The sound was deafening. If a whole class was playing, the room sounded like a machine-gun range. Yet, kids would wait in line for an hour just to get five minutes on the terminal. It proves that gameplay loop is always more important than graphics. If the stakes are high enough—like your virtual family starving to death—you don't need a 3D render to feel the stress.
Preservation and playing it today
If you want to experience the Oregon Trail game 1971 exactly as it was, you can find emulators that simulate the original BASIC code. The Creative Computing version, published in 1975, is almost identical to the 1971 original. It's stark. It's fast. It’s still surprisingly fun to see if you can make it to the Willamette Valley with just a few pounds of flour and a broken wagon tongue.
Most people who claim they played the "original" are actually remembering the 1985 Apple II version with the white wagon and the river-crossing mini-game. That version is great, sure. But it’s the "Hollywood" version. The 1971 version is the "indie film" that started the whole movement. It’s the reason educational software even exists as a viable industry.
How to explore the history of the Oregon Trail yourself
If you're a history nerd or a retrogaming fan, don't just take my word for it. There are a few things you should actually do to see how deep this rabbit hole goes.
- Read the original source code: Look up the 1975 BASIC version of Oregon.
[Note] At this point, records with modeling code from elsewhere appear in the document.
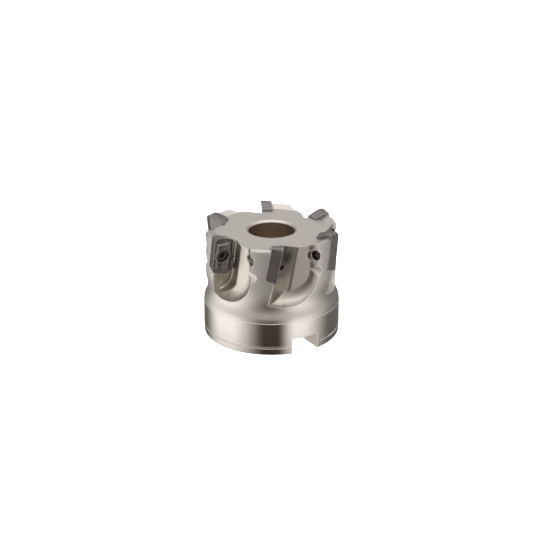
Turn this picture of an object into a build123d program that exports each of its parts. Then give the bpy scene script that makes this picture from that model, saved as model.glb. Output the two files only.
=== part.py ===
"""Indexable face mill: a steel cutter body that carries six screwed-on carbide inserts.

Frame: millimetres, +Z up.  The origin is the centre of the drive face, the ring that sits on the
arbor, and +Z points along the axis to the cutting face.  Each tooth is modelled once, pointing
along +X, and then turned into its six places.
"""
from build123d import *
import os
from math import cos, radians, sin, tan

# ---- driving dimensions -------------------------------------------------------------------
cutting_diameter = 50.0
cutter_height = 40.0
tooth_count = 6
first_tooth_angle = -80.4

# hub at the back of the body, with a ring groove near the drive face
hub_radius = 24.2
back_chamfer = 0.3
back_rim_radius = 24.1
ring_groove_radius = 23.85
ring_groove_bottom = 2.3
ring_groove_top = 3.1
ring_groove_flank = 0.15
band_height = 11.8
band_step = 0.08
hub_height = 12.3

# neck, tooth lands and cutting face
shoulder_radius = 23.45
shoulder_height = 14.6
neck_radius = 22.75
neck_height = 17.6
flare_radius = 23.1
flare_height = 20.6
land_radius = 23.7
land_height = 25.0
crest_radius = 23.0
crest_height = 38.9
crest_round_depth = 1.4
crest_round_middle = 0.8
crest_round_inset = 0.15
face_height = 37.85
face_radius = 20.1

# arbor interface
arbor_bore_radius = 11.0
arbor_bore_depth = 20.0
arbor_bore_chamfer = 0.8
bolt_hole_radius = 5.5
bolt_seat_height = 26.0
bolt_head_radius = 8.25
bolt_head_chamfer = 0.7
slot_width = 10.4
slot_depth = 5.8
slot_angle = -60.1

# insert seats
radial_rake = 8.0
rake_tilt = 13.6
seat_tilt = 10.6
insert_width = 7.6
insert_length = 15.2
insert_thickness = 3.9
insert_relief = 14.0
insert_end_drop = 1.6
insert_end_flat = 3.0
nose_radius = 1.6
blunt_radius = 0.5
seat_gap = 0.15
seat_overrun = 4.0
seat_corner_radius = 0.7
seat_corner_inset = 0.9

# chip groove in the top of the insert
rim_width = 0.25
groove_depth = 0.45
groove_taper = 60.0
platform_width = 4.9
platform_length = 9.6
platform_taper = 35.0
boss_radius = 3.1

# gullets
gullet_wall = 18.6
gullet_floor = 17.2
gullet_back = 15.2
gullet_back_top = 14.2
gullet_front = -9.0
gullet_front_rise = 1.4
gullet_corner_radius = 11.8
gullet_root_radius = 5.0
gullet_reach = 10.0
above_face = 6.0

# relief that frees the inner side of the insert
ledge_width = 1.3
relief_taper = 20.0
relief_height = 7.5
relief_foot = 22.3
relief_foot_radius = 6.5
relief_start = 0.8
relief_root_radius = 0.8
relief_blend_radius = 2.2
crease_inner_reach = 0.1
crease_outer_reach = 1.5

# insert screws, M3.5 x 0.6; the thread grooves are placed by shares of the pitch
screw_radius = 1.70
thread_hole_radius = 1.75
thread_pitch = 0.6
thread_depth = 0.3
thread_start = -4.2
thread_root_start = 0.4
thread_root_end = 0.5
thread_crest_start = 0.9
groove_count = 4
head_radius = 2.4
head_top = 0.75
head_lip = 0.35
head_edge = 0.2
head_gap = 0.06
head_half_angle = 30.0
socket_radius = 1.12
socket_lobe_radius = 0.28
socket_lobe_count = 6
socket_depth = 1.5
insert_hole_radius = 1.95
screw_reach = 7.0
screw_tip_chamfer = 0.3

# holes behind the seats
thread_hole_depth = 9.0
exit_bore_start = 8.8
exit_bore_depth = 6.0
exit_bore_radius = 2.2
coolant_radius = 1.1
coolant_length = 14.0
coolant_start = Vector(6.5, 0.0, 27.0)
coolant_run = Vector(10.5, 0.5, 3.1)

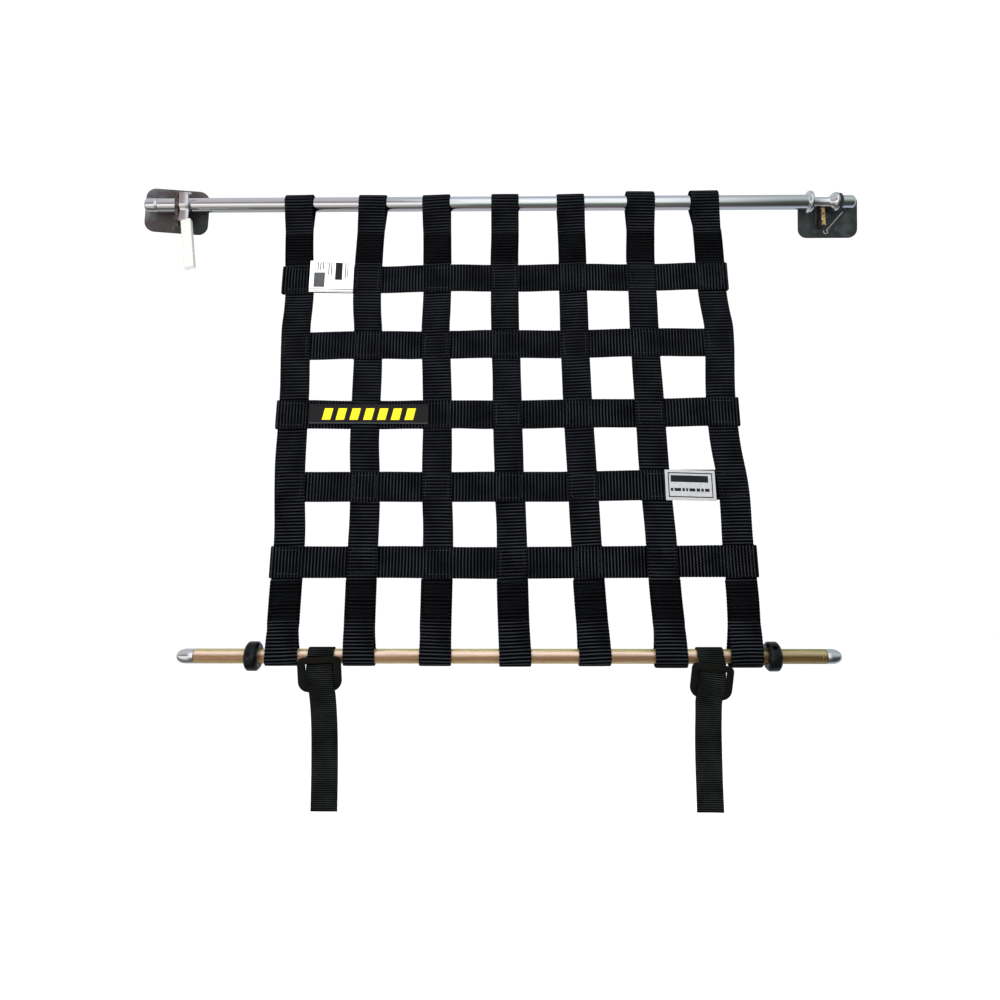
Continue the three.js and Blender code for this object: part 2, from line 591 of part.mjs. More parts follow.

It's only a few hundred lines long. Seeing how Rawitsch and his friends used simple "IF/THEN" statements to simulate a 2,000-mile journey is a masterclass in elegant design.
- Visit the Digital Antiquarian: Jimmy Maher has written the definitive deep-dive into the technical history of MECC and the 1971 launch. It’s the best resource for separating legend from fact.
- Check out the Museum of Art and Digital Entertainment (The MADE): They have preserved many of these early mainframe games. Sometimes they even have live Teletype setups.
- Try a "Text-Only" Run: Download a modern port but close your eyes during the transitions. Focus only on the numbers. See if the game still "works" for you when the visuals are gone.
The legacy of the Oregon Trail game 1971 isn't just about nostalgia. It's a reminder that great stories can be told with nothing more than a few variables and a lot of heart. It turned the dry facts of a history textbook into a life-or-death struggle. That’s why, over 50 years later, we still care about a game that started in a janitor's closet on a roll of yellow paper.